Here’s the thing: not all hummingbirds are equally aggressive. Anna’s hummingbirds in California are notorious bullies, while Black-chinned hummingbirds tend to be sneakier, employing what researchers call “trap-lining”—visiting flowers in a circuit rather than defending a single area. Rufous hummingbirds, though? They’re borderline obsessive, defending territories along their migration route from Mexico to Alaska with the kind of single-minded intensity that makes you wonder if they ever actually rest.
The Caloric Mathematics Behind All That Aggression and Aerial Combat
Wait—maybe I should back up and explain why they’re so intense about flowers in the first place.

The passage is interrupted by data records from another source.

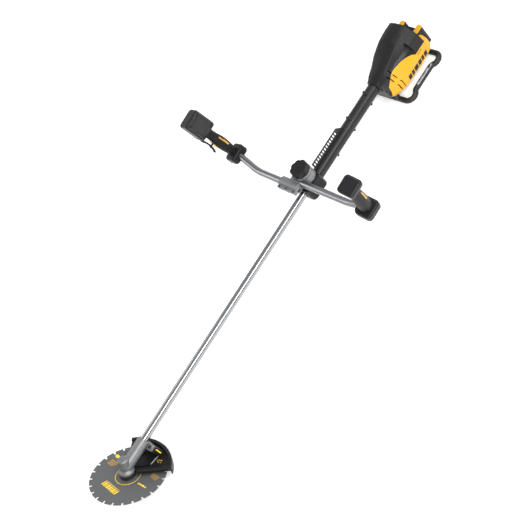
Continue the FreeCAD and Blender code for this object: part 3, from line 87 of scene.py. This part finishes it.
# colour, roughness, metallic, grain scale, grain depth, mottle scale, mottle contrast, edge radius, specular
FINISHES = {
    "tube": ((0.34, 0.343, 0.35), 0.20, 1.0, 1800, 0.0, 2, 0.02, 0.0004, 0.5),
    "bar": ((0.30, 0.303, 0.315), 0.30, 1.0, 1500, 0.00001, 5, 0.04, 0.0004, 0.5),
    "casting": ((0.20, 0.203, 0.21), 0.46, 0.55, 1100, 0.00008, 24, 0.10, 0.0009, 0.5),
    "black": ((0.0085, 0.0087, 0.0095), 0.42, 0.0, 1700, 0.00006, 18, 0.14, 0.0007, 0.25),
    "shell": ((0.0085, 0.0087, 0.0095), 0.38, 0.0, 1700, 0.00005, 18, 0.14, 0.003, 0.28),
    "rim": ((0.03, 0.0305, 0.032), 0.36, 0.0, 1700, 0.00003, 18, 0.1, 0.0003, 0.5),
    "cover": ((0.0095, 0.0098, 0.0105), 0.34, 0.0, 1700, 0.00005, 18, 0.12, 0.0007, 0.36),
    "dark": ((0.010, 0.010, 0.011), 0.55, 0.0, 1500, 0.00005, 18, 0.12, 0.0005, 0.5),
    "yellow": ((0.62, 0.315, 0.012), 0.36, 0.0, 1400, 0.00002, 12, 0.04, 0.002, 0.30),
    "print": ((0.90, 0.60, 0.03), 0.5, 0.0, 1600, 0.00001, 30, 0.06, 0.0001, 0.5),
    "amber": ((0.48, 0.26, 0.035), 0.5, 0.0, 1600, 0.00001, 30, 0.08, 0.0001, 0.5),
    "rubber": ((0.006, 0.006, 0.0065), 0.52, 0.0, 2200, 0.00010, 20, 0.15, 0.0006, 0.22),
    "powder": ((0.013, 0.0133, 0.0145), 0.45, 0.0, 1900, 0.00008, 20, 0.12, 0.0004, 0.36),
    "blade": ((0.155, 0.157, 0.16), 0.5, 0.65, 1300, 0.00003, 10, 0.05, 0.0002, 0.5),
    "steel": ((0.45, 0.45, 0.46), 0.34, 1.0, 1500, 0.00003, 20, 0.06, 0.0004, 0.5),
    "oxide": ((0.06, 0.06, 0.063), 0.42, 0.8, 1500, 0.00003, 20, 0.08, 0.0004, 0.5),
    "brass": ((0.55, 0.38, 0.12), 0.35, 1.0, 1500, 0.00003, 20, 0.06, 0.0004, 0.5),
    "copper": ((0.35, 0.13, 0.06), 0.42, 0.9, 900, 0.0001, 40, 0.2, 0.0004, 0.5),
    "wrap": ((0.05, 0.18, 0.09), 0.3, 0.0, 900, 0.00002, 25, 0.06, 0.0004, 0.5),
    "nylon": ((0.66, 0.64, 0.58), 0.5, 0.0, 1500, 0.00003, 20, 0.05, 0.0004, 0.5),
    "board": ((0.02, 0.09, 0.04), 0.4, 0.0, 800, 0.00005, 60, 0.2, 0.0003, 0.5),
    "grey_print": ((0.32, 0.32, 0.33), 0.5, 0.0, 1600, 0.00001, 60, 0.12, 0.0001, 0.5),
}

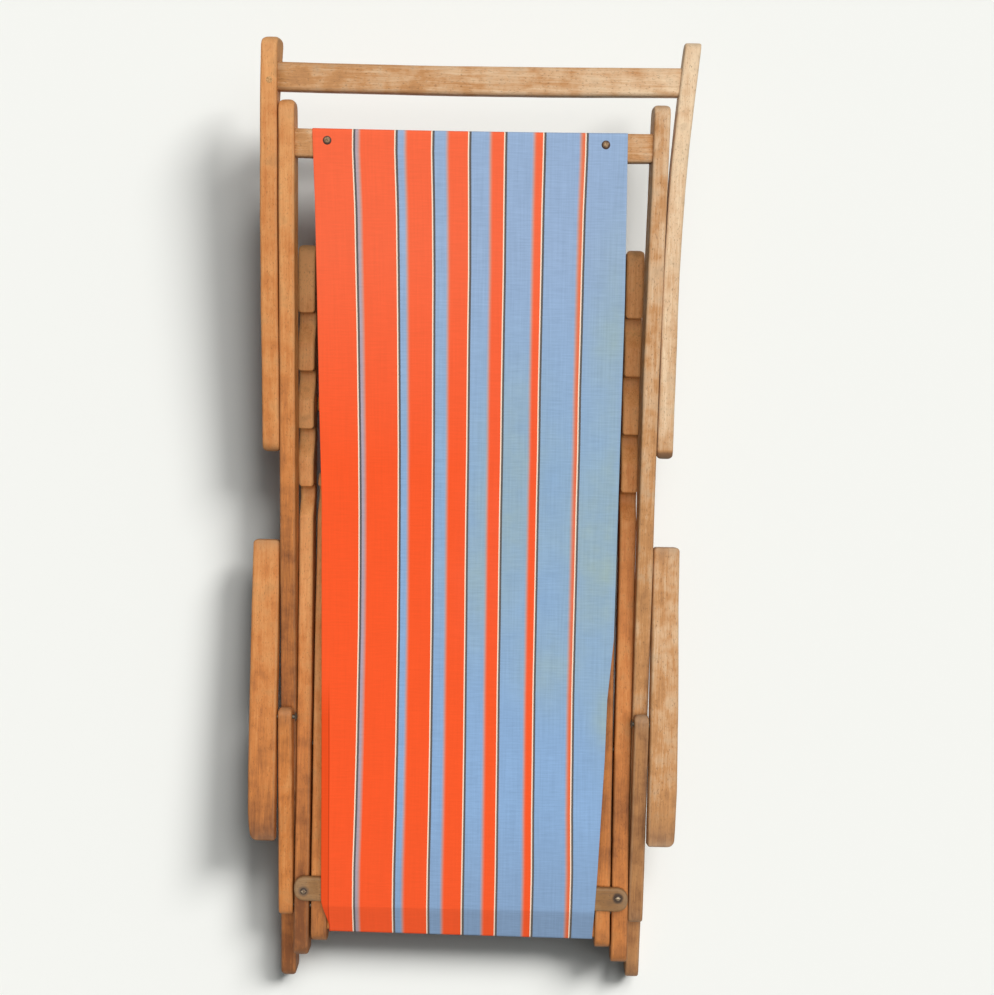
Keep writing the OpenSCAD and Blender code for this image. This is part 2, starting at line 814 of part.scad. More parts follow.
// The rail's far edge is round, to seat in the notches; its right end follows the bowed stile
module strut_rail() {
    near = strut_rail_far - strut_rail_h;
    round_r = strut_rail_t / 2;
    right_near = strut_in + bow(near) - 2 * fit;
    right_far = strut_in + bow(strut_rail_far) - 2 * fit;
    right_mid = strut_in + bow(strut_rail_y);
    color(beech) in_strut() difference() {
        union() {
            intersection() {
                translate([0, 0, -strut_d]) linear_extrude(2 * strut_d) polygon([
                    [-strut_in + 2 * fit, near],
                    [right_near, near],
                    [right_far, strut_rail_far],
                    [-strut_in + 2 * fit, strut_rail_far]
                ]);
                side_shape(-strut_out, 2 * strut_out + strut_bow) {
                    translate([near, -round_r]) square([strut_rail_h - round_r, strut_rail_t]);
                    translate([strut_rail_far - round_r, 0]) circle(round_r);
                }
            }
            mirrored() tenon(strut_in, strut_rail_y, 0, strut_rail_h - 2 * tenon_in, strut_tenon_l, 0);
            tenon(right_mid, strut_rail_y, 0, strut_rail_h - 2 * tenon_in, strut_tenon_l, 0);
        }
        strut_peg_holes();
    }
}

module strut_pegs() {
    color(pale_beech) in_strut() strut_peg_places()
        translate([0, 0, strut_d / 2 - peg_depth + fit]) cylinder(r = strut_peg_r, h = peg_depth - fit);
}

module strut_bolts() {
    color(old_steel) in_strut() on_both_sides() {
        sunk_head(strut_out - fit, -1, bolt_r, 0);
        across(back_in) cylinder(r = bolt_r, h = strut_out - over - back_in);
    }
}

module strut_washers() {
    color(old_steel) in_strut() on_both_sides() washer(pocket_end - air - washer_t, washer_t, bolt_r);
}

module strut_nuts() {
    color(old_steel) in_strut() on_both_sides() hex_nut(pocket_end - air - washer_t - fit - nut_t);
}

// Arms

// Points of a round corner with middle c and radius r, from angle a0 to a1
function corner(c, r, a0, a1) = [
    for (i = [0:corner_steps])
        let (a = a0 + (a1 - a0) * i / corner_steps) c + r * [cos(a), sin(a)]
];

arm_rear_r = 6;
arm_inner_r = 8;
arm_bulge = 1.5;

// Top view of the right armrest: a straight inner edge, a wider front with a round outer corner
module arm_outline() {
    rear_x = arm_in + arm_rear_w;
    front_x = arm_in + arm_front_w;
    polygon(concat(
        corner([arm_in + arm_rear_r, arm_tail - arm_rear_r], arm_rear_r, 180, 90),
        corner([rear_x - arm_rear_r, arm_tail - arm_rear_r], arm_rear_r, 90, 0),
        [[(rear_x + front_x) / 2 + arm_bulge, -arm_l / 3], [front_x, -arm_l * 3 / 5]],
        corner([front_x - arm_corner_r, -arm_l + arm_corner_r], arm_corner_r, 0, -90),
        corner([arm_in + arm_inner_r, -arm_l + arm_inner_r], arm_inner_r, -90, -180)
    ));
}

arm_bite = 26;

module armrest() {
    difference() {
        translate([0, 0, -arm_t / 2]) linear_extrude(arm_t) arm_outline();
        arm_screw_holes();
    }
}

module arm_screw_holes() {
    for (y = [0, -arm_link])
        translate([0, y, 0]) across(arm_in - over) cylinder(r = screw_r + fit, h = arm_bite + over);
}

module armrest_right() {
    color(pale_beech) in_arm() armrest();
}

module armrest_left() {
    color(beech) in_arm() mirrored() armrest();
}

arm_head_r = 7;
arm_head_h = 3;

// A flush screw from inside the back stile and a domed one from inside the post, held by the armrest
module arm_screws() {
    sunk_head(back_in + fit, 1, screw_r, 0);
    across(back_in + over) cylinder(r = screw_r, h = arm_in - back_in - over + arm_bite - fit);
    translate([0, -arm_link, 0]) {
        across(post_in - air) mirror([0, 0, 1]) dome(arm_head_r, arm_head_h);
        across(post_in - air - arm_head_h / 2)
            cylinder(r = screw_r, h = arm_in - post_in + air + arm_head_h / 2 + arm_bite - fit);
    }
}

module arm_screws_right() {
    color(old_steel) in_arm() arm_screws();
}

module arm_screws_left() {
    color(old_steel) in_arm() mirrored() arm_screws();
}

module arm_spacer() {
    translate([0, -arm_link, 0]) washer(post_out + air, arm_in - post_out - 2 * air, screw_r);
}

module arm_spacers_right() {
    color(old_steel) in_arm() arm_spacer();
}

module arm_spacers_left() {
    color(old_steel) in_arm() mirrored() arm_spacer();
}

// The post's lower bolt is its origin, and its upper screw lies arm_at further up
module post() {
    difference() {
        bar(post_in + stile_w / 2, stile_w, -post_tail, arm_at + post_tail, post_d);
        bolt_hole(post_in, post_out, bolt_r);
        sunk_head(post_out + fit, -1, bolt_r, 3 * fit);
        translate([0, arm_at, 0]) bolt_hole(post_in, post_out, screw_r);
    }
}

module post_right() {
    color(pale_beech) in_post() post();
}

module post_left() {
    color(beech) in_post() mirrored() post();
}

back_stile_left();
back_stile_right();
head_rail();
foot_rail();
head_rail_pegs();
foot_rail_pegs();
canvas();
canvas_nails();
head_tacks();
crossing_bolts();
crossing_spacers();
crossing_washers();
crossing_nuts();
seat_stile_left();
seat_stile_right();
seat_spreader();
spreader_pegs();
knee_lath();
lath_screws();
canvas_stile_left();
canvas_stile_right();
canvas_rail();
canvas_rail_pegs();
knee_tacks();
post_bolts();
post_washers();
post_nuts();
strut_stile_left();
strut_stile_right();
strut_rail();
strut_pegs();
strut_bolts();
strut_washers();
strut_nuts();
armrest_left();
armrest_right();
arm_screws_left();
arm_screws_right();
arm_spacers_left();
arm_spacers_right();
post_left();
post_right();
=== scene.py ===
"""Folding deck chair with arms, lying folded flat: worn beech frames, a striped canvas sling and small steel parts."""
import json
import math

import bpy
import numpy as np
from bpy.props import FloatProperty, PointerProperty, StringProperty
from mathutils import Matrix, Vector

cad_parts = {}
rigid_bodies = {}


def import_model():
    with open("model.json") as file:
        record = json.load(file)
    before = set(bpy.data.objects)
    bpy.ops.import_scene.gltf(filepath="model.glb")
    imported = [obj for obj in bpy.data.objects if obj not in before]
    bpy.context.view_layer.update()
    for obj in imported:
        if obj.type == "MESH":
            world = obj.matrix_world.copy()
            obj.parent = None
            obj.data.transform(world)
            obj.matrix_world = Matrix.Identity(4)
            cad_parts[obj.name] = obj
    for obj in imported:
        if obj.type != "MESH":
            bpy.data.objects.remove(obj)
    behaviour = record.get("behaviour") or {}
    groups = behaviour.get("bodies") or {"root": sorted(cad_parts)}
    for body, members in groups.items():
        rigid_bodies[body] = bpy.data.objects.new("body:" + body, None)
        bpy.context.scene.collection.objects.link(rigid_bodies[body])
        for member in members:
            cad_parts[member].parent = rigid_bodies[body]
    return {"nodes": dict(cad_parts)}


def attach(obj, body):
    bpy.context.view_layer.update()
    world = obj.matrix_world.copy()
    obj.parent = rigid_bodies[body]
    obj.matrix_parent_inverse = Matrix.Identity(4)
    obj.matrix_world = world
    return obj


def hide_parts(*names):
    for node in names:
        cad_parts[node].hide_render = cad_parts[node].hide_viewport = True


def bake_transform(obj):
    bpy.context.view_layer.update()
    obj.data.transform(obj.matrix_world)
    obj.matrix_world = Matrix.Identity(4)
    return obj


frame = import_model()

bl_info = {
    "name": "Folding Deck Chair",
    "version": (1, 0, 0),
    "blender": (4, 5, 0),
    "location": "3D View > Sidebar > Deck Chair",
    "description": "Dresses a folding deck chair in worn beech, striped canvas and old steel",
    "category": "Object",
}

# Sizes of the chair, in millimetres, and turns, in degrees. Every place below is written in its own frame:
# x to the chair's right, y towards the head end, z away from the floor, from the crossing bolts or a part's own bolt.
# LIE turns the back frame against the floor, FOLD the back frame against the seat frame and ARM_TURN against the arms.
MM = 0.001
LIE = 3.792888
FOLD = 5.603789
ARM_TURN = 6.895073
PIVOT_Y = -325.785
PIVOT_Z = 40.689
STILE_W = 22.5
STILE_D = 36
BACK_X = 258.75
SEAT_X = 234.45
CANVAS_X = 210.45
STRUT_X = 282.25
POST_X = 257.95
LEFT_BACK_Y = (-366.5, 930)
RIGHT_BACK_Y = (-356.5, 930)
SEAT_Y = (-320, 736)
CANVAS_Y = (-298, 404)
CANVAS_LEAN = 4.2
STRUT_Y = (-16, 562)
STRUT_D = 30
STRUT_AT = 452
BOW = 15
BOW_FROM = 218
ARM_IN = 271
LEFT_ARM_Y = (-426, 15.5)
RIGHT_ARM_Y = (-422.5, 15.5)
ARM_T = 20
ARM_AT = 291
ARM_REAR_W = 39
ARM_FRONT_W = 43
POST_Y = (-14, 305)
POST_D = 22
POST_AT = (-244, 5.5)
NOTCH_WALLS = (636, 551.5, 467, 382.5)
# Rails and the lath: near and far side along their frame, thickness, and the height of their middle
HEAD_RAIL = (853, 892, 26, 0)
FOOT_RAIL = (-283, -249, 16, -10)
SPREADER = (493, 515, 18, -9)
LATH = (-234, -198, 10, 23)
CANVAS_RAIL = (-284.5, -254.5, 24, 0)
STRUT_RAIL = (489, 528, 22, 0)
LATH_HALF = 247.2
LATH_SCREW_X = 232.45
LATH_SEED = 60
CLOTH_BEND_R = 4.3
CLOTH_BENDS = ((872, -9), (888, -9), (888, 9), (-233.34, 45.52), (-279.36, 35.39), (-280.92, 19.47),
               (-264.99, 17.91))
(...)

A hummingbird’s metabolism is frankly ridiculous. Their heart rate can hit 1,200 beats per minute during flight. They need to consume roughly half their body weight in nectar daily just to survive, and they’re perpetually about four hours away from starvation if they don’t feed. So when a male establishes a territory around a patch of salvia or bee balm or trumpet vine, he’s not being petty—he’s securing a literal lifeline. The energy economics are brutal: defending a territory costs energy, but if the flower patch is rich enough, the caloric payoff exceeds the cost of aggression. Researchers have calculated that a decent territory might contain 1,000+ flowers producing maybe 20-30 microliters of nectar each, which translates to several thousand calories per day if he can keep competitors away.
Honestly, the math gets even weirder when you factor in memory. Hummingbirds can remember every flower they’ve visited and roughly how long it takes each one to refill with nectar—usually somewhere between 20 minutes to an hour depending on species and temperature. They’ll revisit flowers on an optimized schedule, which means they’re essentially running complex spatial and temporal algorithms in a brain the size of a pea.
When the Territoral System Breaks Down and Everybody Loses Their Minds
But here’s where it gets messy: the system breaks down when flower density is either too low or too high. If there aren’t enough flowers, the energy cost of defense exceeds the benefit, and males abandon territoriality altogether, switching to trap-lining like the sneaky Black-chins. If there are too many flowers—say, someone plants an absolutely massive garden or hangs eight feeders in a small yard—the territory becomes indefensible. I guess it’s like trying to guard an entire buffet by yourself. The result is chaotic: multiple males competing constantly, females getting harassed while trying to feed, and overall everybody’s stress hormones probably skyrocketing.
I’ve seen this firsthand at a friend’s house where she’d hung six feeders thinking she was helping. The Anna’s hummingbirds were in a perpetual state of war, burning calories fighting instead of, you know, doing hummingbird things like pollinating flowers or raising young. She eventually spaced them out around the house, and the aggression dropped noticeably—each male could sort of claim a feeder without seeing the others, which is apparently good enough for their territorial instincts.
And then there’s the gender dynamic, which honestly makes the whole thing even more complicated. Females are generally less territorial because they’re dealing with the metabolic demands of egg production and chick-rearing—they can’t afford to waste energy on prolonged fights. But they’re not pushovers either. A female will absolutely chase another female away from her nest area, and during peak feeding times when she’s provisioning chicks (which requires something like 60+ feeding trips per day), she’ll aggressively defend nearby flowers too. The difference is her aggression is more surgical, more calculated. Males are out there performing for an audience that may or may not exist; females are just trying to keep their offspring alive, which recquires a different kind of intensity altogether.
Anyway, next time you see hummingbirds at your feeder acting like tiny fighter jets, remember: they’re not being mean for fun. They’re running evolutionary software written over millions of years, optimized for survival in an environment where four hours without food means death. The aggression isn’t a bug—it’s definately a feature.